1. Safety brake device (16) with a force store element (27), which by way of at least one brake lever (29) and at least one brake shoe (28) acting on a guide rail (7) generates a braking force (F) which stops a lift cage (2) and/or a counterweight (4), characterised in that the force store element (27) is a force store element combination (30) consisting of a first store element (27a) and at least one second force store element (27b) and that the force store elements (27) are connected in series and that the force storage rate of the second force store element (27b) is higher than the force storage rate of the first force store element (27a).

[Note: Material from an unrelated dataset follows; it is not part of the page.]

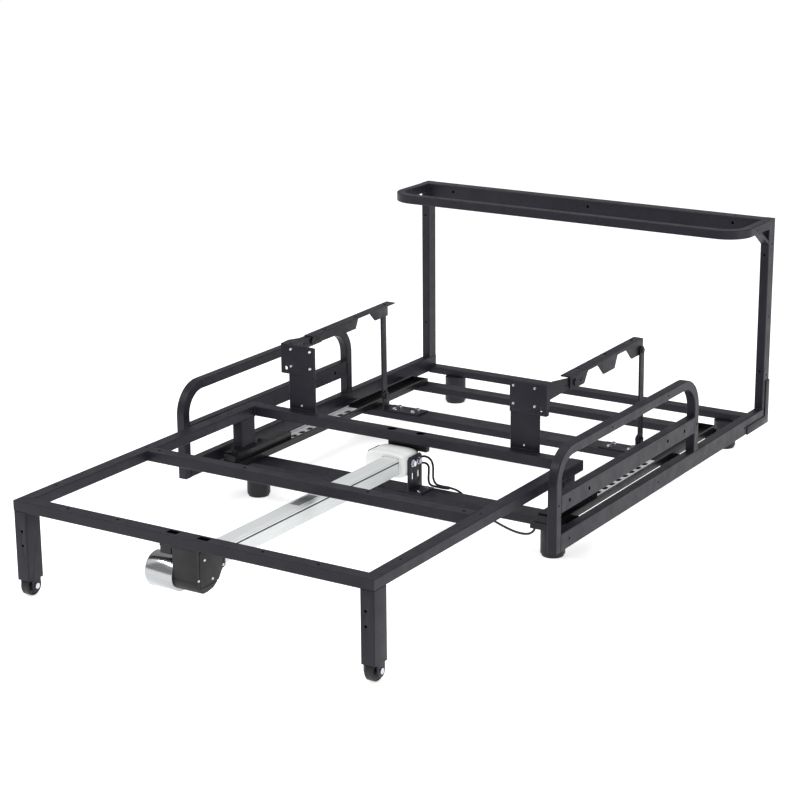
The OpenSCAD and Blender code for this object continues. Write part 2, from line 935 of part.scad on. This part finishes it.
side_rail_left();
side_rail_right();
arm_loop_left();
arm_loop_right();
mid_rail_left();
mid_rail_right();
cross_tube_front();
cross_tube_middle();
cross_tube_rear();
cross_tube_back();
back_post_left();
back_post_right();
back_top_tube();
shelf_loop();
shelf_gussets();
corner_brackets();
feet();
slide_outer_left();
slide_outer_right();
link_plates();
base_bolts();
link_pins();
drive_brackets();
carriage_bolts();
carriage_block();
drive_nut();
cable();
cable_clip();
slide_middle_left();
slide_middle_right();
seat_front_bar();
seat_side_bar_left();
seat_side_bar_right();
seat_mid_bar();
seat_rear_bar();
front_leg_left();
front_leg_right();
caster_axles();
rear_supports();
slide_inner_left();
slide_inner_right();
seat_bolts();
hinge_post_left();
hinge_post_right();
hinge_arm_left();
hinge_arm_right();
panel_pins();
actuator_rail();
gearbox_housing();
gearbox_screws();
motor_can();
rail_hanger();
caster_wheel_left();
caster_wheel_right();
link_left();
link_right();
panel_rail_left();
panel_rail_right();
lead_screw();
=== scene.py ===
import bpy
import bmesh
import json
import math
from mathutils import Matrix, Vector


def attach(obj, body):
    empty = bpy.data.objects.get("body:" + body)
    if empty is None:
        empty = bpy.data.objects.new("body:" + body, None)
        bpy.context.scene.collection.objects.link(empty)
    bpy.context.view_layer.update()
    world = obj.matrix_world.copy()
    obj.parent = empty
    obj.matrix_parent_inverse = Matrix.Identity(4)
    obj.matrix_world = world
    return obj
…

2. Safety brake device (16) according to claim 1, characterised in that the force store elements (27) are separated by a washer (37a) at a pin (33) guiding the force store elements (27) and in the case of compression movements of the force store element combination (30) a travel limitation (40) for the first force store element (27a) impinges on the washer (37a).
3. Safety brake device (16) according to claim 2, characterised in that the travel limitation (40) and the washer (37a) form a spacing (42) which is adjustable by means of an axial adjustability of the travel limitation (40) along the longitudinal axis of the pin (33) or by means of an axial adjustability of the washer (37a) along the longitudinal axis of the pin (30) or by means of both capabilities of adjustment.

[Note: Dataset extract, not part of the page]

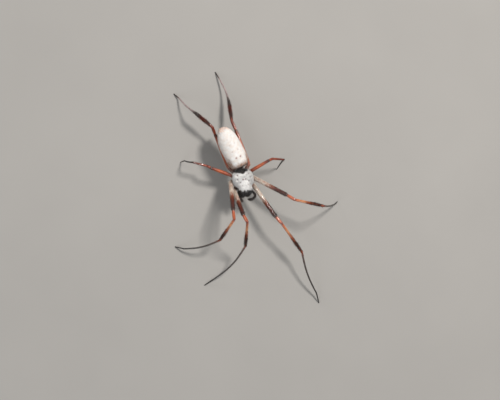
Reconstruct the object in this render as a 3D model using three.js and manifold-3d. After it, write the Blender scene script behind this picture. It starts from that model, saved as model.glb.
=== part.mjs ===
import * as THREE from 'three';
import { mergeVertices } from 'three/addons/utils/BufferGeometryUtils.js';
import Module from 'manifold-3d';

// A golden silk orb weaver, an adult female at life size, in millimetres.
// +Z is up, the head points to -Y and the animal's own left is +X.
// It stands in its resting pose, face down on the tips of its eight legs.

const wasm = await Module();
wasm.setup();

// Spaces between neighbouring pieces
const gap = 0.3;
const eyeGap = 0.14;

// Edges shorter than this are closed after a cut
const shortestEdge = 0.01;

// Places and turns of the two body parts, the origin between them at the waist
const headTurn = -6;
const abdomenTurn = 9;

// Front part of the body: length, widest half, height of its rim and of its back
const prosomaRear = 0.35;
const prosomaLength = 10.6;
const prosomaHalfWidth = 4.3;
const rimHeight = 10.9;
const backHeight = 14.2;
const coreHalf = 0.5;
const coreFloor = 8.9;
const jawStart = 0.78;
const jawLift = 8;

// Abdomen: a long barrel with a blunt front
const abdomenStart = 1.25;
const abdomenLength = 18.6;
const abdomenHalfWidth = 4.6;
const abdomenShift = 0.35;
const abdomenHalfHeight = 4.15;
const abdomenHeight = 12.3;
const widestAt = 0.42;

// Eyes
const eyeRadius = 0.3;
const smallEyeRadius = 0.26;

// Legs, front to back: five lengths from femur to tarsus
const legLengths = [
  [16.0, 4.0, 15.2, 19.9, 5.0],
  [15.8, 4.0, 12.4, 16.5, 4.1],
  [9.1, 2.3, 6.3, 7.3, 2.8],
  [15.4, 4.0, 9.0, 11.5, 3.2],
];

// Radii of the legs at their joints
const legRadii = { hip: 0.92, femur: 0.74, knee: 0.66, ankle: 0.42, tarsus: 0.31, tip: 0.2 };
const legStoutness = [1, 1, 0.84, 0.94];
const thighSwelling = 0.06;
const tipHeight = 0.12;

// Where each leg leaves the breast plate and where its femur starts, left side
const coxaRoots = [[2.25, -6.3, 9.5], [2.35, -4.75, 9.4], [2.3, -3.1, 9.25], [1.9, -0.9, 9.0]];
const hips = [[4.4, -7.2, 9.6], [5.0, -3.9, 9.5], [4.5, -1.0, 9.3], [4.35, 2.0, 8.7]];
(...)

4. Safety brake device (16) according to claim 2, characterised in that the second force store element (27b) has a characteristic curve which connects at a travel point (s₁) of the force store element combination (30) at which the travel of the first store element (27a) is limited by the travel limitation (40).
5. Safety brake device (16) according to any one of the preceding claims, characterised in that it comprises a first biasing device (36) for the first force store element (27a) and for the second force store element (27b).
6. Safety brake device (16) according to claim 5, characterised in that it comprises a second biasing device (48) exclusively for the at least one force store element (27b) with the higher force storage rate.
7. Safety brake device (16) according to claim 2, characterised in that the pin (33) has different outer diameters and thus abutments (47) for spacer washers (45).
8. Safety brake device (16) according to claim 2, characterised in that the pin (33) has a continuous outer diameter and detent positions at which spacer washers (45) are detentable.
9. Safety device (200) with at least one safety brake device (16) according to any one of the preceding claims 1 to 8.
10. Safety device (200) with at least one safety brake device (16) with at least one force store element (27a) and second force store element (27b) with different force storage rates, characterised in that the force store elements (27) are connected in series and press at least one brake shoe (28) against a brake disc or guide rail (7) by means of at least one brake lever (29), in lift equipment (100) with at least one lift cage (2) which runs along at least one guide rail (7), wherein the safety device (200) comprises at least one speed limiter (13) with a limiter cable (19) and wherein tension forces of the limiter cable (19) are transmissible to the at least one safety brake device (16) at the lift cage (2) so that at least one brake shoe (28) of the safety brake device (16) can be pressed against the guide rail (7) by the force of the first force store element (27a) up to a travel limitation (40) and by the force of the second force store element (27b) from the travel limitation (40).
11. Lift equipment (100) with at least one safety device (200) according to claim 9 or 10.
12. Use of a force store element combination (30) consisting of at least one force store element (27a) and second force store element (27b) with different force storage rates in a safety brake device (16c), wherein the force store elements (27) are connected in series and press at least one brake shoe (28) against a brake disc or guide rail (7) by means of at least one brake lever (29).
13. Method of actuating a safety brake device (16) with at least one force store element (27a) and second force store element (27b) with different force storage rates, wherein the force store elements (27) are connected in series and wherein the force store elements (27) press at least one brake shoe (28) against a brake disc or brake rail (7) by means of at least one brake lever (29), comprising the following steps in the following sequence:

    - triggering the safety brake device by bringing the at least one brake shoe (28) into frictional contact with the brake disc or brake rail (7);

    - pressing at least one brake shoe (28) against the brake disc or the brake rail (7) with the force of the first force store element (27a); and

    - reaching a travel limitation (40) for the first force store element (27a) and thereupon taking the first force store element (27a) out of action and bringing the second force store element (27b) into action.
14. Method according to claim 13, characterised in that the bringing of the at least one brake shoe (28) into frictional contact with the brake disc or brake rail (7) is carried out by the tension of a limiter cable (19), which moves at lower speed than a lift cage (2), of a speed limiter (13) and the safety brake device (16) is thereby triggered.
15. Method according to claim 13, characterised in that the bringing of the at least one brake shoe (28) into frictional contact with the brake disc or brake rail (7) is carried out electromagnetically.